Prospects for a torrid October are valid. The contrivances -- designed to encourage parity and produce season-ending fireworks -- have worked wonders. But Smiling Bud ought not get too cocky in his cozy little universe. There’s room for improvement, beginning with that ‘‘wild-card’’ thing. It remains poorly conceived and thoroughly unfair.

How to fix it? Joel Sherman, a columnist for the N.Y. Post, has the best suggestion I’ve yet seen. He proposes that there be two wild-card teams in each league and that they meet immediately after the regular season for best two out of three showdowns with the winners being obliged to jump directly into the regular playoff rounds against fully-rested opponents the day after the shoot-out ends. This would heavily tax the wild-card team, placing monumental stresses on its pitching staff while burdening the survivor with a beastly travel schedule. All of which would be a just penalty for not winning a division title.
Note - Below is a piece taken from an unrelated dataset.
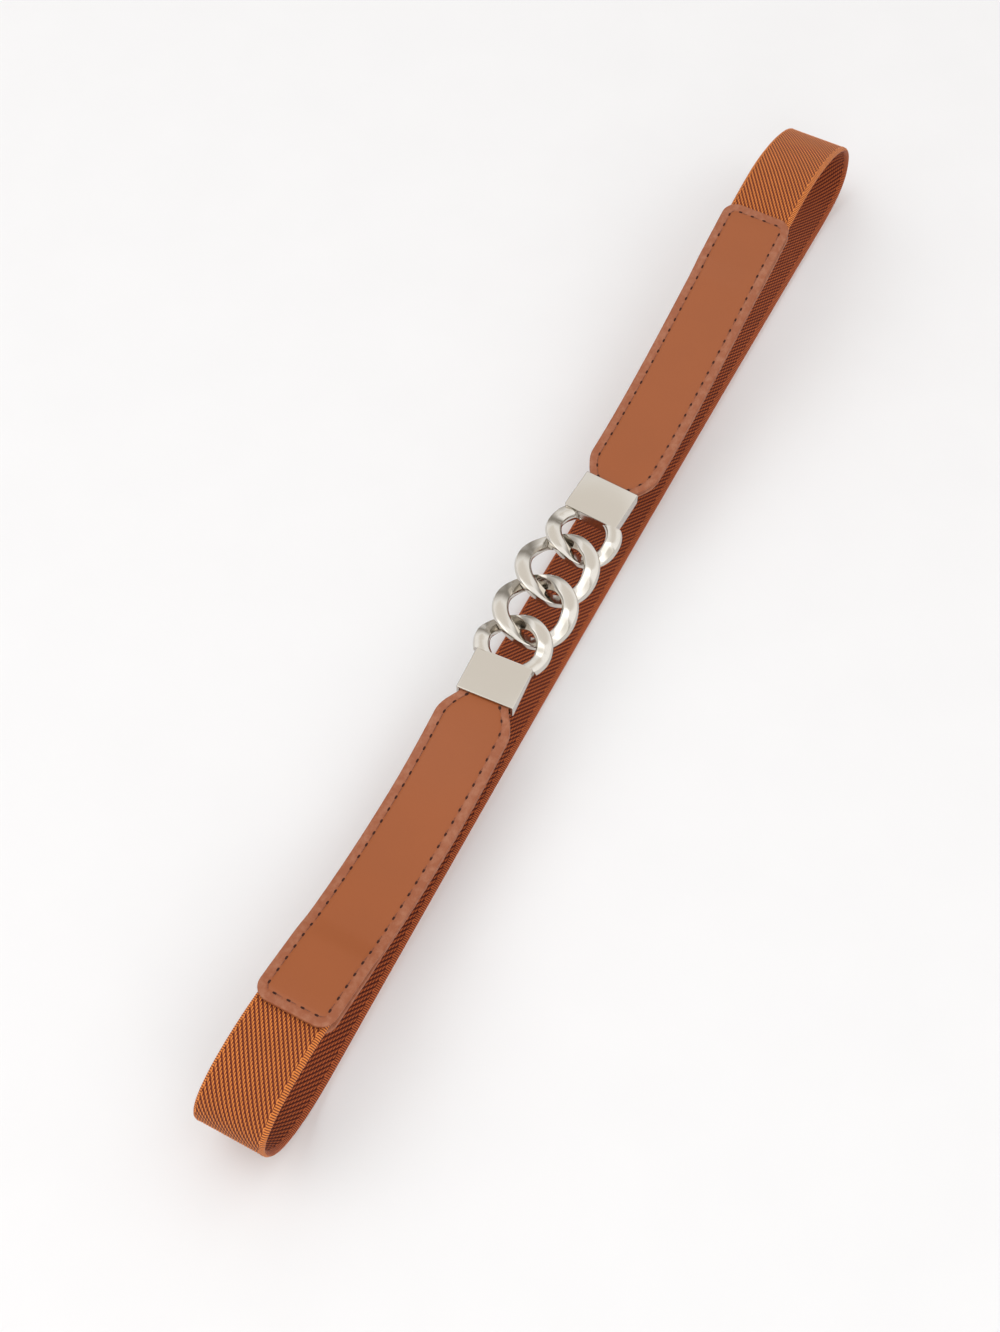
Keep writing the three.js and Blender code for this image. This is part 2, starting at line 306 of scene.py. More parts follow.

As presently configured, the wild-card scheme gives the bearer a virtual free pass with the loss of home-field advantage -- an elusive factor at best -- being the only penalty. It’s unfair to teams that win divisions. It cheapens the pennant race and robs meaning from the regular season, which is the backbone of the product and source of most revenue. Protecting the integrity of the long season is vital. Wild-card winners are effectively rewarded for accomplishing less, which may explain why so many have lately been winning the World Series.

Sherman, who like your host detests the wild card, argues that if we must be stuck with the bloody thing we might as well make it fair. He’s absolutely right! Somebody pinch the bloodied but unbowed and bespectacled baseball czar to see if he’s listening.